In Bradford v. Morrison, 86 P. 6, the Supreme Court of Arizona announced the following rule:
"In the absence of statute, as well as under Rev. Stat. 1887, par. 2932, declaring that real property shall be co-extensive with lands, tenements, and hereditaments, an unpatented mining claim is heal property, within Acts 1891, p. 70, No. 50, sec. 4, declaring that a judgment when properly docketed shall be a lien on the real property of the debtor situate in the county."
This case appears to have been appealed to the Supreme Court of the United States. See Bradford v. Morrison,212 U.S. 389, 53 L.Ed. 564, wherein the rule is announced: *Page 295
"Unpatented lode mining claims are 'real property,' and as such are subject to the lien of a judgment recovered against their owner when docketed pursuant to Arizona Laws 1891, Act No. 50, sec. 4, making a docketed judgment a lien upon the judgment debtor's real property, the term being defined by a territorial statute in force when the judgment in question was rendered and docketed as co-extensive with lands, tenements, and hereditaments."

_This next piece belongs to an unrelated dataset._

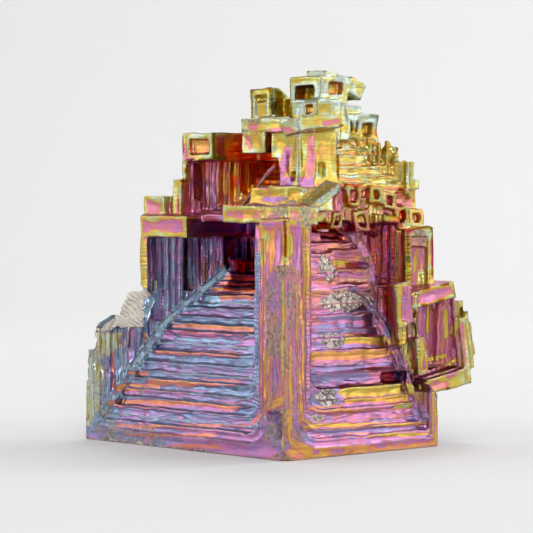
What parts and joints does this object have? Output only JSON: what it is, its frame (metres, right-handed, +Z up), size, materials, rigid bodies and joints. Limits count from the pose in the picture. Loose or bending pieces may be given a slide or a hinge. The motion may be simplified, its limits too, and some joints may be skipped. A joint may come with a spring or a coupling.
{
  "type": "bismuth hopper crystal",
  "caption": "Iridescent skeletal bismuth crystal: nested square frames stepping down into terraced pits on every side, T-shaped bars and small hollow blocks on top.",
  "frame": {"origin": "middle of the bounding box's base, on the flat face the crystal stands on", "axes": "+Z up; +X and +Y run along the crystal's own frames, away from the near vertical edge that faces the viewer in the picture"},
  "size_m": [0.0458, 0.048, 0.0604],
  "materials": {
    "bismuth": "bright bismuth metal under a thin oxide film that shows yellow, orange, pink, violet and blue; bare silvery metal where it is broken"
  },
  "bodies": {
    "root": {"bismuth_crystal": "bismuth"}
  },
  "joints": []
}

Taking the forgoing decisions and considering the general nature and meaning of the statutory provisions heretofore quoted, I am forced to the conclusion that, although an oil and gas lease may not be a freehold estate, yet it is such an interest in real estate as defined by our statutes above set forth as to be included within the words "real property" as used in section 690, supra. In that event, the lien of the judgment involved in the instant case had attached and existed at the time said conveyance was made by E. Dunlap to the Turman Oil Company and, therefore, in my opinion, was subject to the judgment lien of the First National Bank of Healdton.